Banks with concentrations would be smart to follow the stress testing best practices outlined in “Managing Risks of Commercial Real Estate Concentrations,” written by the Federal Reserve Bank of Richmond’s Jennifer Burns, who was recently appointed by the Fed Board of Governors as deputy director for the Large Institution Supervision Coordination Committee. Those include:

  • Running multiple scenarios to understand potential vulnerabilities
  • Making sure that assumptions for changes in borrower income and collateral values are severe enough
  • Varying assumptions for what could happen in a downturn instead of just relying on what happened to a bank’s charge-off rates during the recession
  • Using the stress test results for capital and strategic planning
  • Changing the stress test scenarios to stay in sync with the bank’s current strategic plan

The article, which appears on the Fed’s Community Banking Connections website, also notes that one new area of concern is owner-occupied CRE loans, which for years were considered extremely safe.

“As bank supervisors, we understand that the business models of many community banks rely on CRE lending, and we appreciate the benefit that bank lending provides to the economic activity in their communities,” Burns wrote. “Our objective is to help bank leaders develop and implement risk management and capital planning practices that support well-informed decision-making and an ability to balance risk-taking with safety and soundness.”

Report Finds Increased Scrutiny and Risk

The Government Accountability Office issued a report in March that warned of increased risk from CRE loan performance, though it was lower than the levels associated with the 2008 financial crisis. The GAO found that banks with higher CRE concentrations were subject to greater supervisory scrutiny.
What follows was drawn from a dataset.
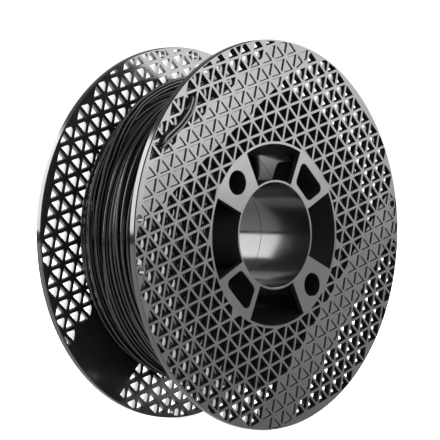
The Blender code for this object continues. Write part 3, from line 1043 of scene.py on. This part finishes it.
def light_panel(tree, direction, height, panel):
    """Light from one soft-edged panel."""
    bearing, rise, half, bottom, top, edge, level = panel
    flat = polar(math.cos(rise), bearing)
    axis = (flat.x, flat.y, math.sin(rise))
    side = math.cos(half)
    near = soft_step(tree, toward(tree, direction, axis), side - PANEL_SIDE_EDGE, side + PANEL_SIDE_EDGE)
    above = soft_step(tree, height, bottom - edge, bottom + edge)
    below = soft_step(tree, height, top + PANEL_TOP_EDGE, top - PANEL_TOP_EDGE)
    shape = math_node(tree, "MULTIPLY", math_node(tree, "MULTIPLY", above, below), near)
    return math_node(tree, "MULTIPLY", shape, level)


def set_world():
    """White to the camera; to everything else a dim room with bright soft panels."""
    world = bpy.data.worlds.new("studio")
    bpy.context.scene.world = world
    world.use_nodes = True
    tree = world.node_tree
    background = tree.nodes["Background"]
    direction = tree.nodes.new("ShaderNodeTexCoord").outputs["Generated"]
    height = toward(tree, direction, CAMERA_UP.normalized())
    light = soft_step(tree, height, -HORIZON_EDGE, HORIZON_EDGE)
    light = math_node(tree, "MULTIPLY", light, ROOM_LEVEL)
    for panel in LIGHT_PANELS:
        light = math_node(tree, "ADD", light, light_panel(tree, direction, height, panel))
    seen = tree.nodes.new("ShaderNodeLightPath").outputs["Is Camera Ray"]
    tree.links.new(grey(tree, mixed(tree, seen, light, BACKDROP_LEVEL)), background.inputs["Color"])


def add_camera():
    """Camera at the product view."""
    data = bpy.data.cameras.new("camera")
    data.lens = CAMERA_LENS
    data.sensor_width = CAMERA_SENSOR
    data.clip_start, data.clip_end = CAMERA_CLIP
    camera = bpy.data.objects.new("camera", data)
    bpy.context.scene.collection.objects.link(camera)
    forward = (CAMERA_TARGET - CAMERA_PLACE).normalized()
    right = forward.cross(CAMERA_UP).normalized()
    up = right.cross(forward)
    turn = Matrix((right, up, -forward)).transposed().to_4x4()
    camera.matrix_world = Matrix.Translation(CAMERA_PLACE) @ turn
    bpy.context.scene.camera = camera


def main():
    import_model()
    cad_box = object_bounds()
    moulded = moulded_material()
    filament = filament_material()
    add_halves(moulded)
    add_inner_layers(filament)
    lead_start = add_outer_turns(filament)
    add_laced_end(filament, lead_start)
    add_floor(cad_box[0].z)
    set_world()
    add_camera()
    bpy.context.scene.view_settings.view_transform = "Standard"


main()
Of 41 exams at banks with CRE concentrations, examiners documented 15 CRE-related risk management weaknesses, most often involving board and management oversight, management information systems and stress testing.

Prudential regulators acknowledge that proper concentration risk management is a supervisory concern for 2018.

“FDIC examiners now devote additional attention during the examination process to assessing how well banks are managing the risks associated with concentrated credit exposures and concentrated funding sources,” the FDIC’s 2018 Annual Performance Plan for its supervision program stated.

The Office of the Comptroller of the Currency’s 2018 Bank Supervision Operating Plan noted that examiners at mid-sized and community banks would focus on assessing concentration risk management practices. 

The OCC’s latest semi-annual risk perspective noted that “midsize and community banks continued to experience strong loan growth, particularly in CRE and other commercial lending, which grew almost 9 percent in 2017. Such growth heightens the need for strong credit risk management and effective management of concentration risk.”

New Comptroller Joseph M. Otting testified before the Senate Banking Committee in June that mid-sized and community banks had an almost 9 percent increase in commercial real estate and other commercial loans last year. “Such growth heightens the need for strong credit risk management and effective management of concentration risk,” he warned.